They obtained the co-operation of the Llynfi company and jointly obtained the Llynvi and Ogmore Railways Act 1864 (27 & 28 Vict. c. xlviii) in June 1864. This included the new dock, to be run jointly by the two companies. This covered 71/2 acres, had 2300 ft. wharfage, four high level loading stages and a capacity of 5,000 tons of coal per day. It cost £250,000. In July 1866 the Lynvi and Ogmore companies were amalgamated to make the Llynvi and Ogmore Railway with Alexander Brogden as chairman. When the new dock was opened on 22 July 1867 it was part of this new company. The place of honour went to the Brogden screw steamer SS John Brogden. By 1868 all lines were dual gauge so the essential motivation for the dock was no longer present.
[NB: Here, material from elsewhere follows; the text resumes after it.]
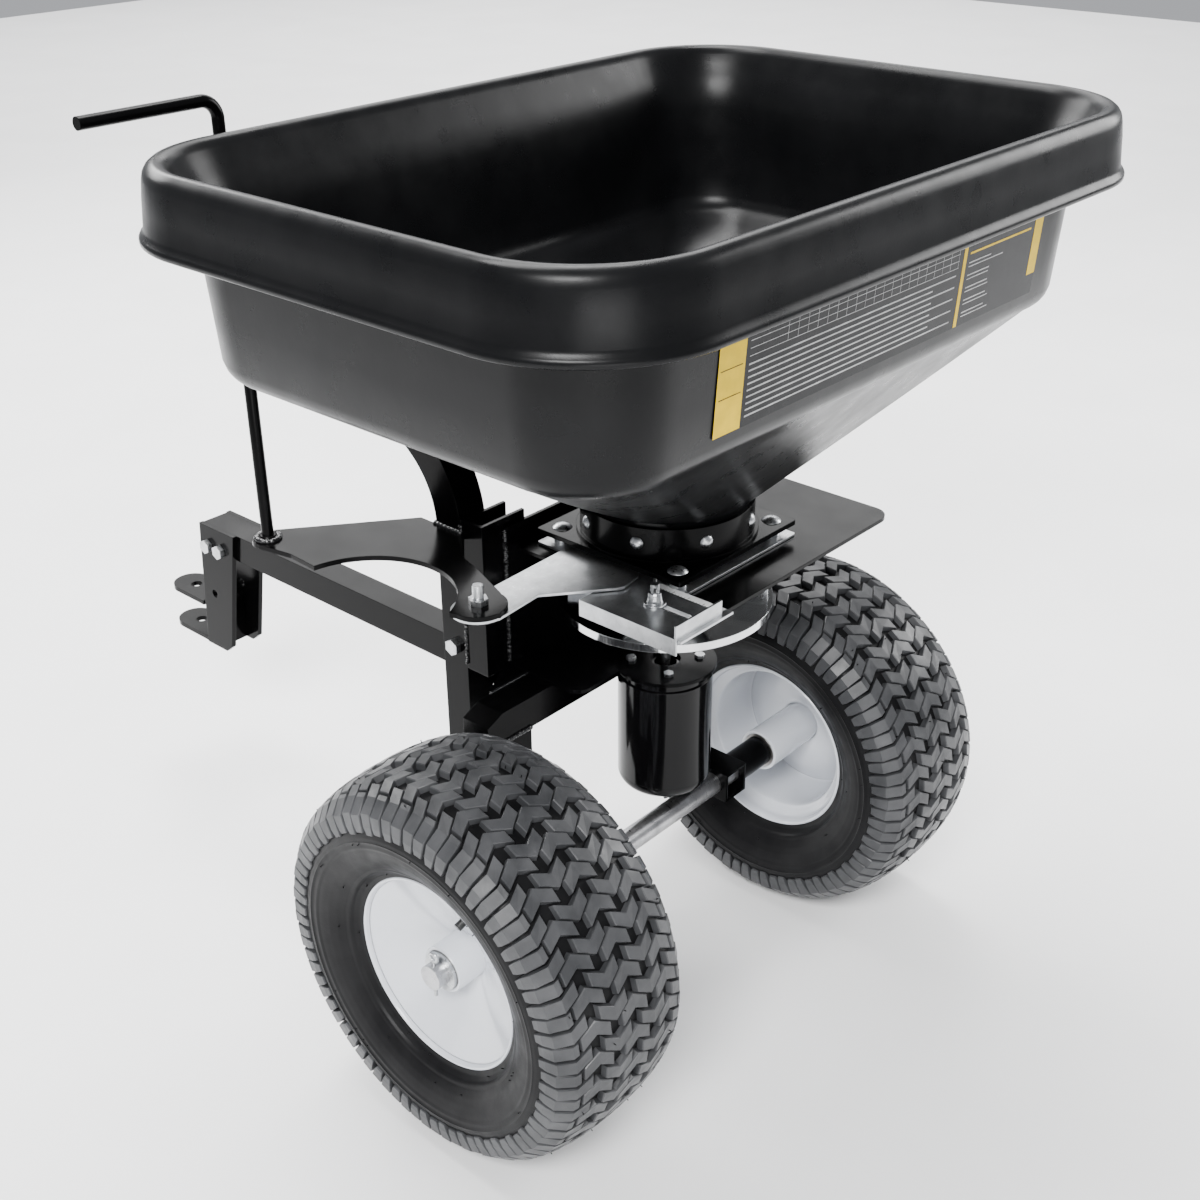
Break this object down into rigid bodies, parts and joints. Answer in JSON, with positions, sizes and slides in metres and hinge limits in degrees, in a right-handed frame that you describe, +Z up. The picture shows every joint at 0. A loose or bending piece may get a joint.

It is not entirely clear why they built the Ogmore Valley as a standard gauge railway in a broad gauge area, forcing the decision to build a dock at considerable expense. It may have been unavoidable owing to the Railway Regulation (Gauge) Act 1846 (9 & 10 Vict. c. 57) of 1846. If so then perhaps it would have been cheaper to build the line as dual gauge from the start instead of building a dock. Perhaps even this was not permissible. The Llynvi Valley Railway was formed in 1861 by reopening pre-1846 lines. This is probably why it was permitted to use broad gauge. What is clear is that Brogdens sold off the Ulverston and Lancaster at about the same time as they started the Ogmore Valley Railway.
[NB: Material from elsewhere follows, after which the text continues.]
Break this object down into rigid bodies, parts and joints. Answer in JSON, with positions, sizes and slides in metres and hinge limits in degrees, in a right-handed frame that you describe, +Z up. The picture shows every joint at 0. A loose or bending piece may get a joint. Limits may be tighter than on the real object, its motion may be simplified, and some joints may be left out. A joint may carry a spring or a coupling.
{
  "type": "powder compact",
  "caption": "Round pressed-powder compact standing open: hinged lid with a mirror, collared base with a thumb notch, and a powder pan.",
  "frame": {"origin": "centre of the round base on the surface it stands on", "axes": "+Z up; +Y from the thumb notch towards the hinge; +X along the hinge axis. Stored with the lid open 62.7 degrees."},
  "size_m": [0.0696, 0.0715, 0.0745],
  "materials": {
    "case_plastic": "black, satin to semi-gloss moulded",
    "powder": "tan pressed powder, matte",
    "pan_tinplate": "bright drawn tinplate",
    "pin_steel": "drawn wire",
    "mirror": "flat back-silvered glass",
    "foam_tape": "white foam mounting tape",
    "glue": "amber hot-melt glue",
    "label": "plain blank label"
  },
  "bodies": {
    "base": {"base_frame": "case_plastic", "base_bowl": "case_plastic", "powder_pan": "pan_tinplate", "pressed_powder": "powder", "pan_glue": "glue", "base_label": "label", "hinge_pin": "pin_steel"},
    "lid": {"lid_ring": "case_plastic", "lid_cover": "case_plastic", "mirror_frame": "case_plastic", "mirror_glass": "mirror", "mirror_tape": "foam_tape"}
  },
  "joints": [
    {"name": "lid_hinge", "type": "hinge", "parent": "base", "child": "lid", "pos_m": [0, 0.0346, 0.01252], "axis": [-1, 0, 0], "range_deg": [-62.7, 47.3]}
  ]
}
The trade of the new dock grew rapidly. In 1864 only 17,000 tons of coal passed out of the old outer basin but in 1871 the new inner dock shipped over 165,000 tons. In July 1873 the Great Western Railway took it over from the Llynvi and Ogmore, guaranteeing a dividend of 6%.

At the end of January 1865 James Brogden acquired 32 acre of land adjoining the dock on behalf of the firm. In May 1867 he granted leases on the western side of what was to be the main street, to be called John Street in honour of his father. When Alexander later assumed control he stopped this venture. However, when the firm was dissolved, Mrs James Brogden acquired the land and she and her husband established on it the nucleus of modern Porthcawl.

===Alexander takes charge===
When John Brogden senior died in December 1869, Alexander assumed his father's position as head of the firm and came to Tondu to take control. He chose to reside in the vacant house of the co-respondent in James's divorce, despite the latter's protestations and offer to vacate Tondu House. This decision made it difficult to maintain the cordial relationship necessary to manage the business.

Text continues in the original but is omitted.